• [GIVEN REQUEST]: What follows is a listing; give it again exactly, in its entirety.

=== INFORMATION SUPPLIED ===

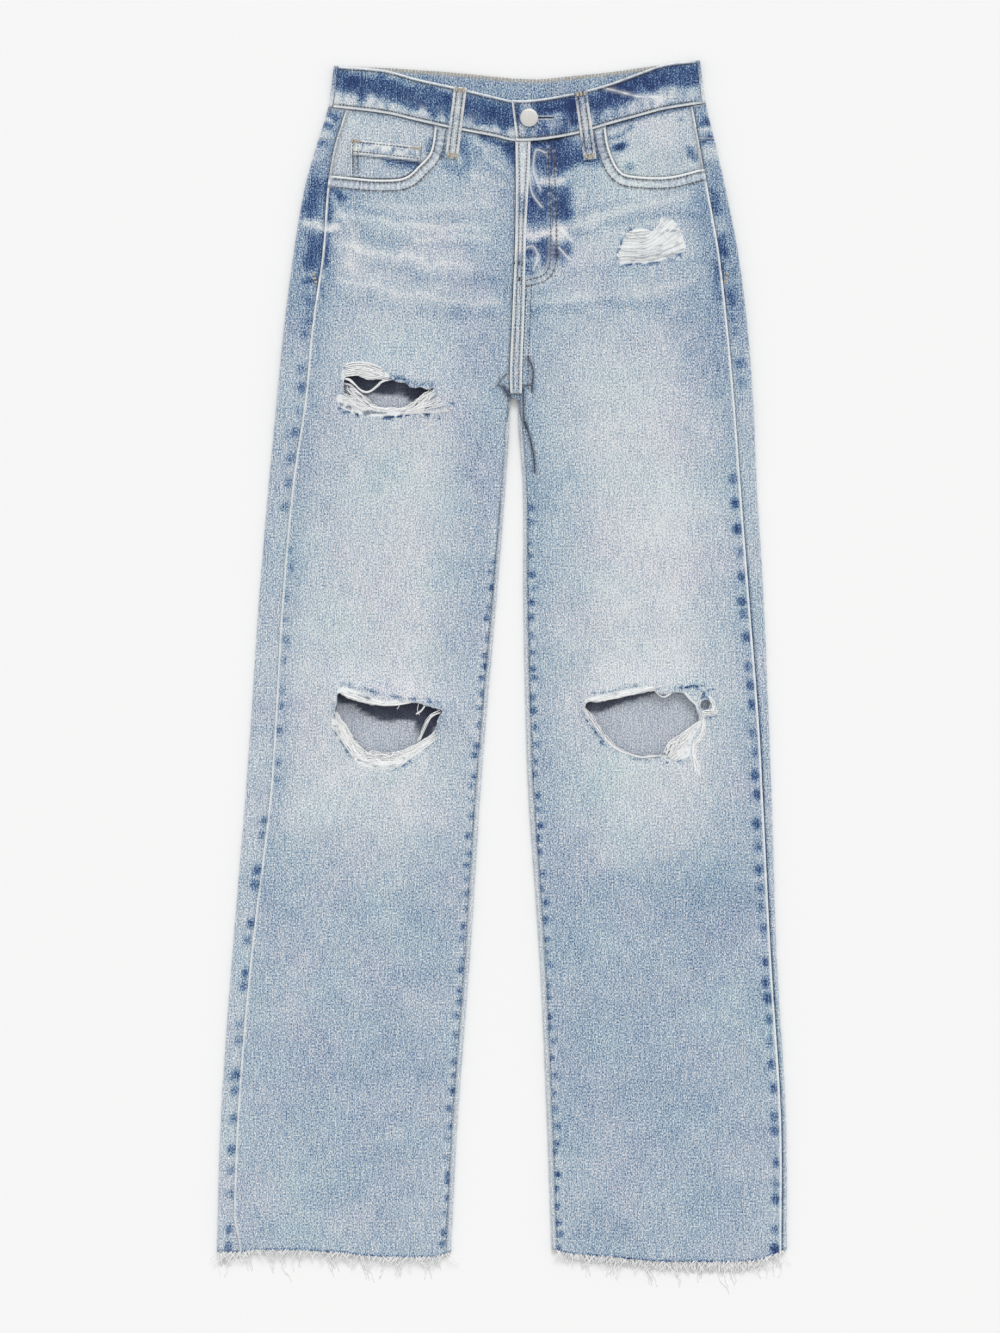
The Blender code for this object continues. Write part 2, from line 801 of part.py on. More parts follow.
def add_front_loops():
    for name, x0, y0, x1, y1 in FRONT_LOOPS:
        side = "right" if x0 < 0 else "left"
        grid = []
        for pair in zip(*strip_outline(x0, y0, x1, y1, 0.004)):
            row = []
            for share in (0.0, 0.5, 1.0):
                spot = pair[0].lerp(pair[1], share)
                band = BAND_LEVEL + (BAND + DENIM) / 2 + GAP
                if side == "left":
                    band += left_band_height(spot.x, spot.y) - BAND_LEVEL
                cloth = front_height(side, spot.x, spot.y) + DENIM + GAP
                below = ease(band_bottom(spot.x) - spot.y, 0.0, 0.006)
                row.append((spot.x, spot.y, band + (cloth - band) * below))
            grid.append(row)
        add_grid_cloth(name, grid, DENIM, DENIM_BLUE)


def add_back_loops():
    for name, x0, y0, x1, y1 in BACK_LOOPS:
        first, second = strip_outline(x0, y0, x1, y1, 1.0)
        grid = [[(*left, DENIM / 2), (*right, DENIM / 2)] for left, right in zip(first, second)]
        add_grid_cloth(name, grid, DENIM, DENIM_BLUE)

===

• [WRITTEN SOLUTION]:
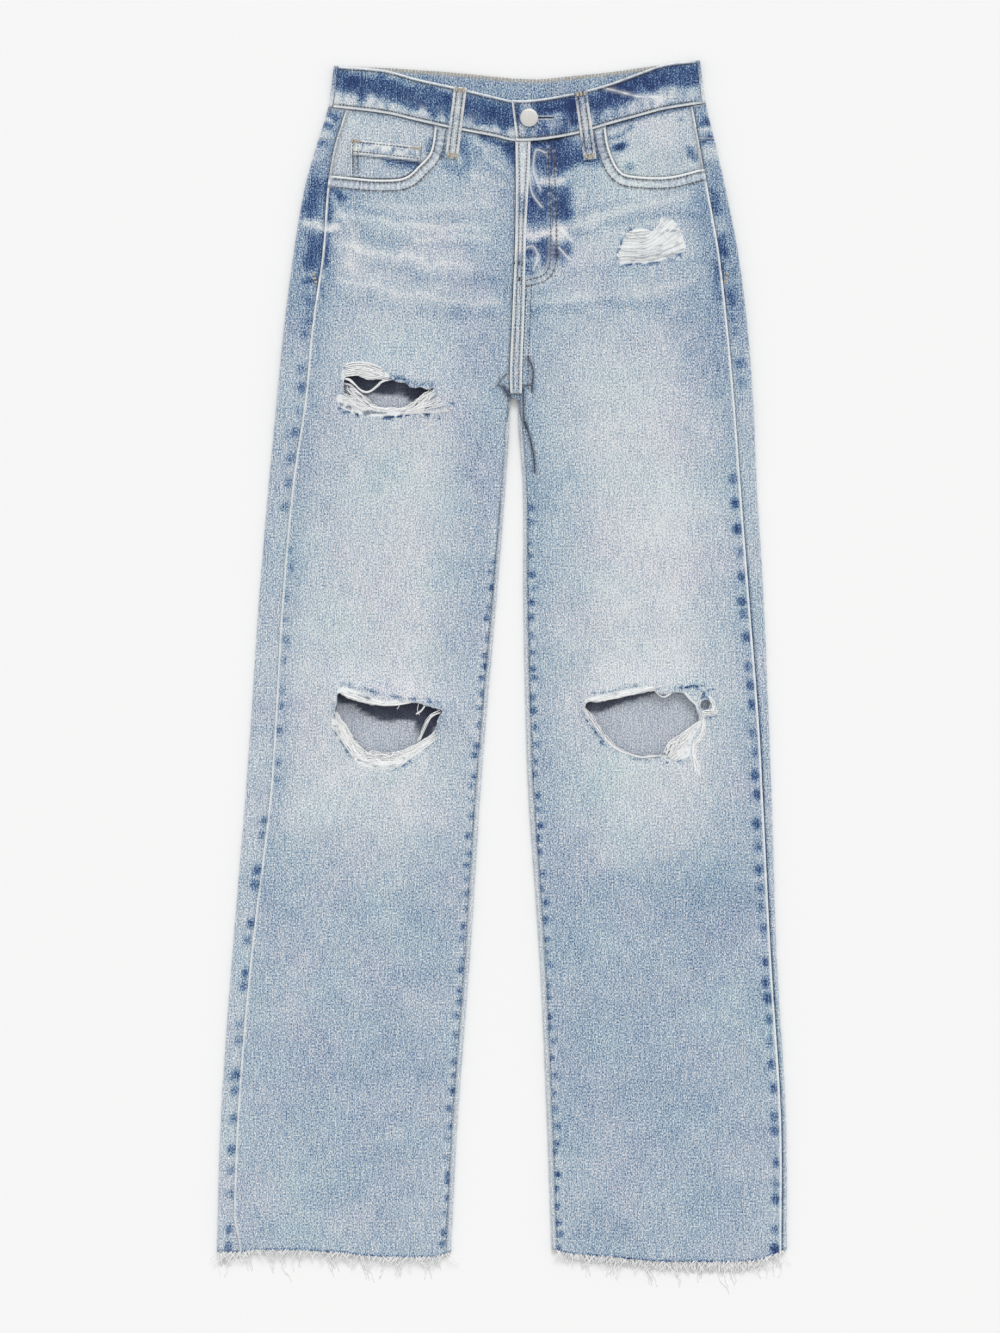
The Blender code for this object continues. Write part 2, from line 801 of part.py on. More parts follow.
def add_front_loops():
    for name, x0, y0, x1, y1 in FRONT_LOOPS:
        side = "right" if x0 < 0 else "left"
        grid = []
        for pair in zip(*strip_outline(x0, y0, x1, y1, 0.004)):
            row = []
            for share in (0.0, 0.5, 1.0):
                spot = pair[0].lerp(pair[1], share)
                band = BAND_LEVEL + (BAND + DENIM) / 2 + GAP
                if side == "left":
                    band += left_band_height(spot.x, spot.y) - BAND_LEVEL
                cloth = front_height(side, spot.x, spot.y) + DENIM + GAP
                below = ease(band_bottom(spot.x) - spot.y, 0.0, 0.006)
                row.append((spot.x, spot.y, band + (cloth - band) * below))
            grid.append(row)
        add_grid_cloth(name, grid, DENIM, DENIM_BLUE)


def add_back_loops():
    for name, x0, y0, x1, y1 in BACK_LOOPS:
        first, second = strip_outline(x0, y0, x1, y1, 1.0)
        grid = [[(*left, DENIM / 2), (*right, DENIM / 2)] for left, right in zip(first, second)]
        add_grid_cloth(name, grid, DENIM, DENIM_BLUE)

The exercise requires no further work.